§ Task requirements:
Reproduce the listing that follows with no differences at all.

§ Recorded information:

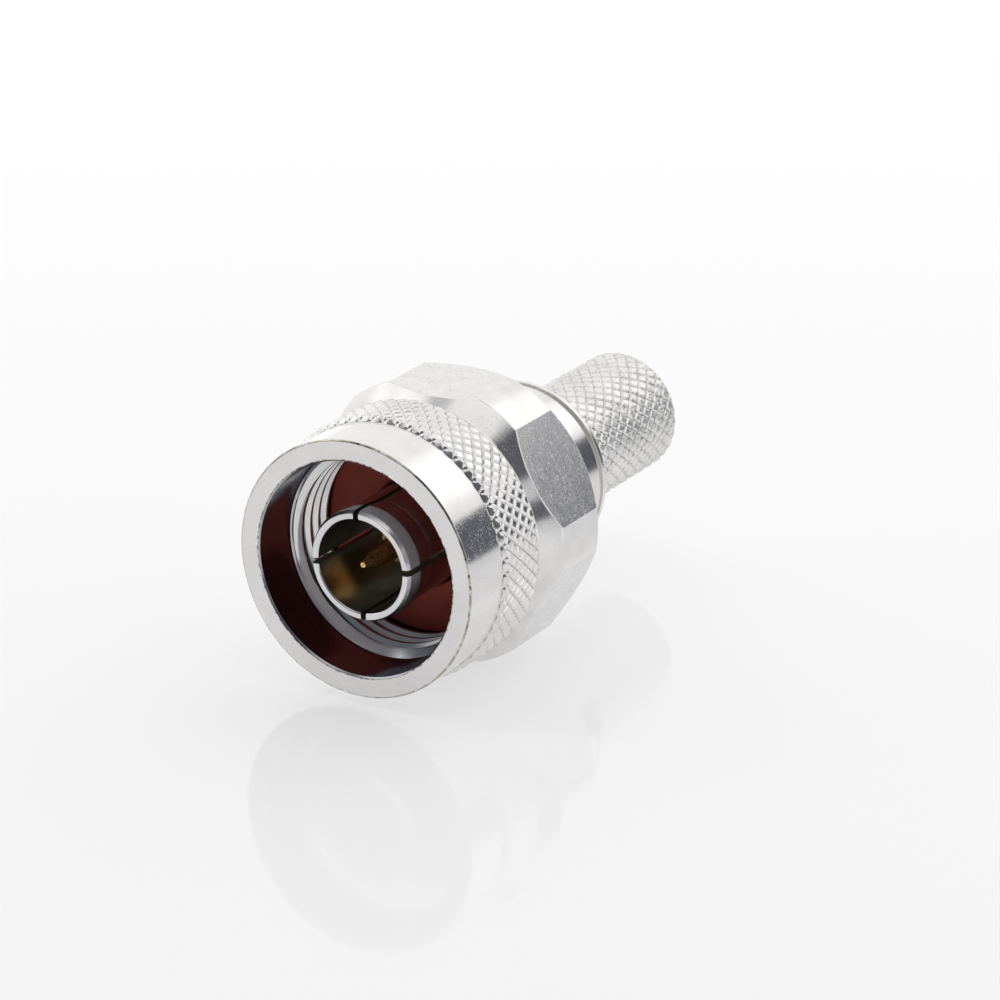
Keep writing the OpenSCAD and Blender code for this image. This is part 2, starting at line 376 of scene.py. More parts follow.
def plated(name, base=(0.79, 0.778, 0.768), rough=(0.16, 0.30), turn=1.0, grain=1.0,
           dist=2.0e-6, mottle=0.05, edge=False, anis=0.0, groove_shade=None, speck=0.0, finger_shade=None):
    """Bright plating on turned brass: fine rings from the tool, plating grain, a slow change of tone,
    on the rim a worn, stained edge, and painted shade in knurl grooves and on contact fingers."""
    g = Net(name)
    rings = g.noise(g.around(2.2, 9000.0), 1.0, 3.0, 0.6)
    fine = g.noise(g.around(7.0, 24000.0), 1.0, 2.0, 0.5)
    grit = g.noise(g.obj, 11000.0, 3.0, 0.6)
    slow = g.noise(g.obj, 420.0, 3.0, 0.55)
    both = g.m("ADD", g.m("MULTIPLY", rings, 0.5), g.m("MULTIPLY", grit, 0.5))
    rg = g.span(both, 0.30, 0.70, rough[0], rough[1], smooth=False)
    dark = tuple(c * (1 - 2.2 * mottle) for c in base)
    col = g.mix(g.span(slow, 0.35, 0.72), base, dark)
    pits = g.span(g.voronoi(g.obj, 2600.0), 0.05, 0.10, 1.0, 0.0)
    keep = g.span(g.noise(g.obj, 900.0, 1.0), 0.56, 0.64)
    pits = g.m("MULTIPLY", pits, keep)
    col = g.mix(g.m("MULTIPLY", pits, 0.35), col, (0.42, 0.40, 0.37))
    if edge:
        # the outer and inner corners of the front rim: broken plating, dirt
        front = g.span(g.tt, 0.00006, 0.00016, 1.0, 0.0)
        outer = g.m("MULTIPLY", g.span(g.r, 0.009535, 0.00958), front)
        frontin = g.span(g.tt, 0.0001, 0.00022, 1.0, 0.0)
        inner = g.m("MULTIPLY", g.span(g.r, 0.00823, 0.00830, 1.0, 0.0), frontin)
        broken = g.span(g.noise(g.obj, 1500.0, 3.0, 0.7), 0.36, 0.58, 0.30, 1.0)
        dash = g.m("MULTIPLY", g.span(g.noise(g.obj, 2300.0, 2.0, 0.7), 0.50, 0.57), inner)
        chip = g.m("MULTIPLY", g.span(g.noise(g.obj, 2600.0, 2.0, 0.7), 0.60, 0.66), outer)
        stain = g.noise(g.obj, 260.0, 1.0)
        wear_col = g.mix(g.span(stain, 0.40, 0.62), (0.20, 0.19, 0.17), (0.42, 0.36, 0.22))
        col = g.mix(g.m("MULTIPLY", g.m("MULTIPLY", outer, broken), 0.85), col, wear_col)
        low = g.span(g.noise(g.obj, 210.0, 1.0), 0.42, 0.60)
        col = g.mix(g.m("MULTIPLY", g.m("MULTIPLY", inner, low), 0.7), col, (0.50, 0.44, 0.28))
        col = g.mix(g.m("MULTIPLY", g.m("MAXIMUM", dash, chip), 0.85), col, (0.05, 0.048, 0.045))
    if groove_shade:
        # painted shade: the bottoms of the knurl grooves are darkened towards grey
        shade_mask = g.m("MULTIPLY", g.span(g.r, groove_shade[0], groove_shade[1], 1.0, 0.0),
                   g.m("MULTIPLY", g.span(g.tt, groove_shade[2], groove_shade[2] + 0.0001),
                       g.span(g.tt, groove_shade[3] - 0.0001, groove_shade[3], 1.0, 0.0)))
        col = g.mix(g.m("MULTIPLY", shade_mask, groove_shade[4]), col, (0.22, 0.22, 0.23))
    if finger_shade:
        # painted shade: the outside of the contact fingers behind the tip is darkened to a mauve grey
        out = g.m("MULTIPLY", g.span(g.tt, 0.00095, 0.00108), g.span(g.r, 0.0037, 0.0038))
        col = g.mix(out, col, finger_shade)
    if speck:
        dots = g.m("MULTIPLY", g.span(g.noise(g.obj, 8200.0, 4.0, 0.75), 0.53, 0.64),
                   g.span(g.noise(g.obj, 1300.0, 1.0), 0.34, 0.56))
        rg = g.m("ADD", rg, g.m("MULTIPLY", dots, speck), clamp=True)
    h = g.m("ADD", g.m("MULTIPLY", rings, turn),
            g.m("ADD", g.m("MULTIPLY", fine, 0.35 * turn), g.m("MULTIPLY", grit, 0.35 * grain)))
    n = g.bump(h, dist)
    g.set(base=col, rough=rg, metal=1.0, normal=n)
    if anis:
        tg = g.t.nodes.new("ShaderNodeTangent")
        tg.direction_type, tg.axis = "RADIAL", "Y"
        g.set(aniso=anis, tangent=tg.outputs[0])
    return g.mat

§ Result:
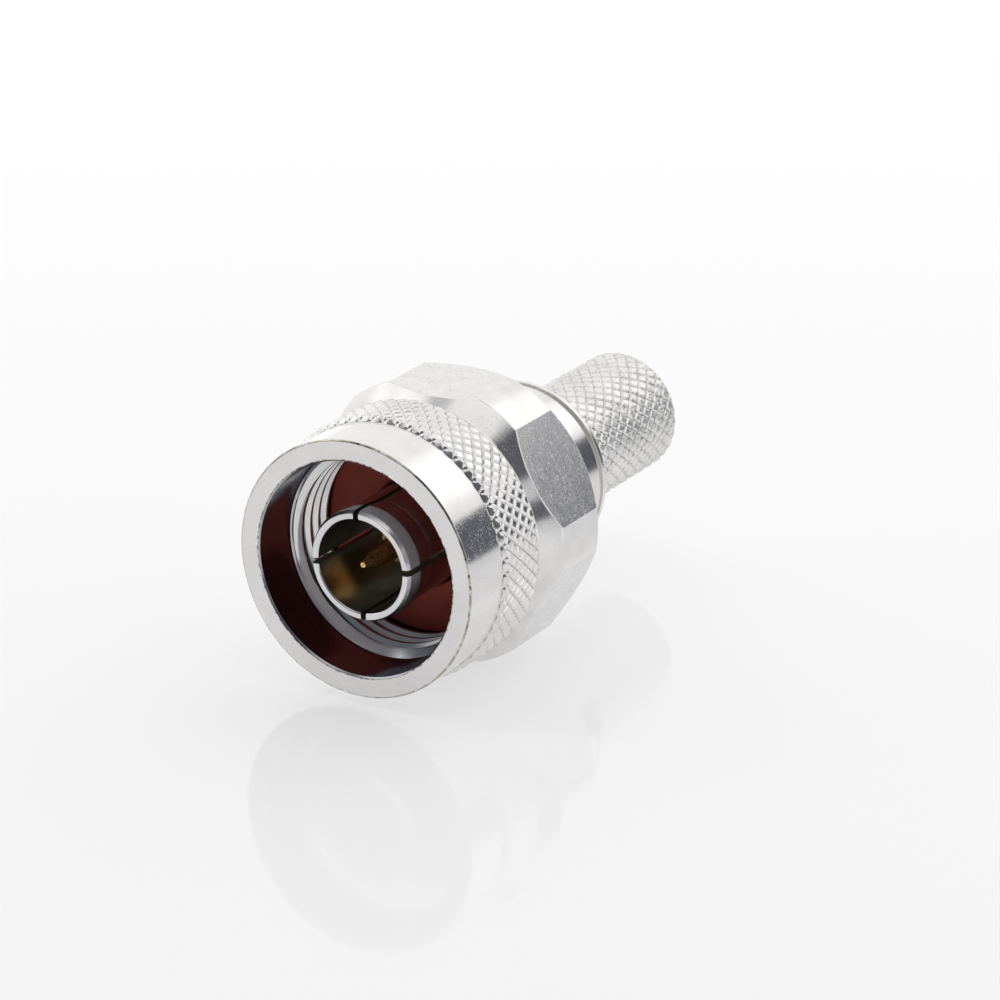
Keep writing the OpenSCAD and Blender code for this image. This is part 2, starting at line 376 of scene.py. More parts follow.
def plated(name, base=(0.79, 0.778, 0.768), rough=(0.16, 0.30), turn=1.0, grain=1.0,
           dist=2.0e-6, mottle=0.05, edge=False, anis=0.0, groove_shade=None, speck=0.0, finger_shade=None):
    """Bright plating on turned brass: fine rings from the tool, plating grain, a slow change of tone,
    on the rim a worn, stained edge, and painted shade in knurl grooves and on contact fingers."""
    g = Net(name)
    rings = g.noise(g.around(2.2, 9000.0), 1.0, 3.0, 0.6)
    fine = g.noise(g.around(7.0, 24000.0), 1.0, 2.0, 0.5)
    grit = g.noise(g.obj, 11000.0, 3.0, 0.6)
    slow = g.noise(g.obj, 420.0, 3.0, 0.55)
    both = g.m("ADD", g.m("MULTIPLY", rings, 0.5), g.m("MULTIPLY", grit, 0.5))
    rg = g.span(both, 0.30, 0.70, rough[0], rough[1], smooth=False)
    dark = tuple(c * (1 - 2.2 * mottle) for c in base)
    col = g.mix(g.span(slow, 0.35, 0.72), base, dark)
    pits = g.span(g.voronoi(g.obj, 2600.0), 0.05, 0.10, 1.0, 0.0)
    keep = g.span(g.noise(g.obj, 900.0, 1.0), 0.56, 0.64)
    pits = g.m("MULTIPLY", pits, keep)
    col = g.mix(g.m("MULTIPLY", pits, 0.35), col, (0.42, 0.40, 0.37))
    if edge:
        # the outer and inner corners of the front rim: broken plating, dirt
        front = g.span(g.tt, 0.00006, 0.00016, 1.0, 0.0)
        outer = g.m("MULTIPLY", g.span(g.r, 0.009535, 0.00958), front)
        frontin = g.span(g.tt, 0.0001, 0.00022, 1.0, 0.0)
        inner = g.m("MULTIPLY", g.span(g.r, 0.00823, 0.00830, 1.0, 0.0), frontin)
        broken = g.span(g.noise(g.obj, 1500.0, 3.0, 0.7), 0.36, 0.58, 0.30, 1.0)
        dash = g.m("MULTIPLY", g.span(g.noise(g.obj, 2300.0, 2.0, 0.7), 0.50, 0.57), inner)
        chip = g.m("MULTIPLY", g.span(g.noise(g.obj, 2600.0, 2.0, 0.7), 0.60, 0.66), outer)
        stain = g.noise(g.obj, 260.0, 1.0)
        wear_col = g.mix(g.span(stain, 0.40, 0.62), (0.20, 0.19, 0.17), (0.42, 0.36, 0.22))
        col = g.mix(g.m("MULTIPLY", g.m("MULTIPLY", outer, broken), 0.85), col, wear_col)
        low = g.span(g.noise(g.obj, 210.0, 1.0), 0.42, 0.60)
        col = g.mix(g.m("MULTIPLY", g.m("MULTIPLY", inner, low), 0.7), col, (0.50, 0.44, 0.28))
        col = g.mix(g.m("MULTIPLY", g.m("MAXIMUM", dash, chip), 0.85), col, (0.05, 0.048, 0.045))
    if groove_shade:
        # painted shade: the bottoms of the knurl grooves are darkened towards grey
        shade_mask = g.m("MULTIPLY", g.span(g.r, groove_shade[0], groove_shade[1], 1.0, 0.0),
                   g.m("MULTIPLY", g.span(g.tt, groove_shade[2], groove_shade[2] + 0.0001),
                       g.span(g.tt, groove_shade[3] - 0.0001, groove_shade[3], 1.0, 0.0)))
        col = g.mix(g.m("MULTIPLY", shade_mask, groove_shade[4]), col, (0.22, 0.22, 0.23))
    if finger_shade:
        # painted shade: the outside of the contact fingers behind the tip is darkened to a mauve grey
        out = g.m("MULTIPLY", g.span(g.tt, 0.00095, 0.00108), g.span(g.r, 0.0037, 0.0038))
        col = g.mix(out, col, finger_shade)
    if speck:
        dots = g.m("MULTIPLY", g.span(g.noise(g.obj, 8200.0, 4.0, 0.75), 0.53, 0.64),
                   g.span(g.noise(g.obj, 1300.0, 1.0), 0.34, 0.56))
        rg = g.m("ADD", rg, g.m("MULTIPLY", dots, speck), clamp=True)
    h = g.m("ADD", g.m("MULTIPLY", rings, turn),
            g.m("ADD", g.m("MULTIPLY", fine, 0.35 * turn), g.m("MULTIPLY", grit, 0.35 * grain)))
    n = g.bump(h, dist)
    g.set(base=col, rough=rg, metal=1.0, normal=n)
    if anis:
        tg = g.t.nodes.new("ShaderNodeTangent")
        tg.direction_type, tg.axis = "RADIAL", "Y"
        g.set(aniso=anis, tangent=tg.outputs[0])
    return g.mat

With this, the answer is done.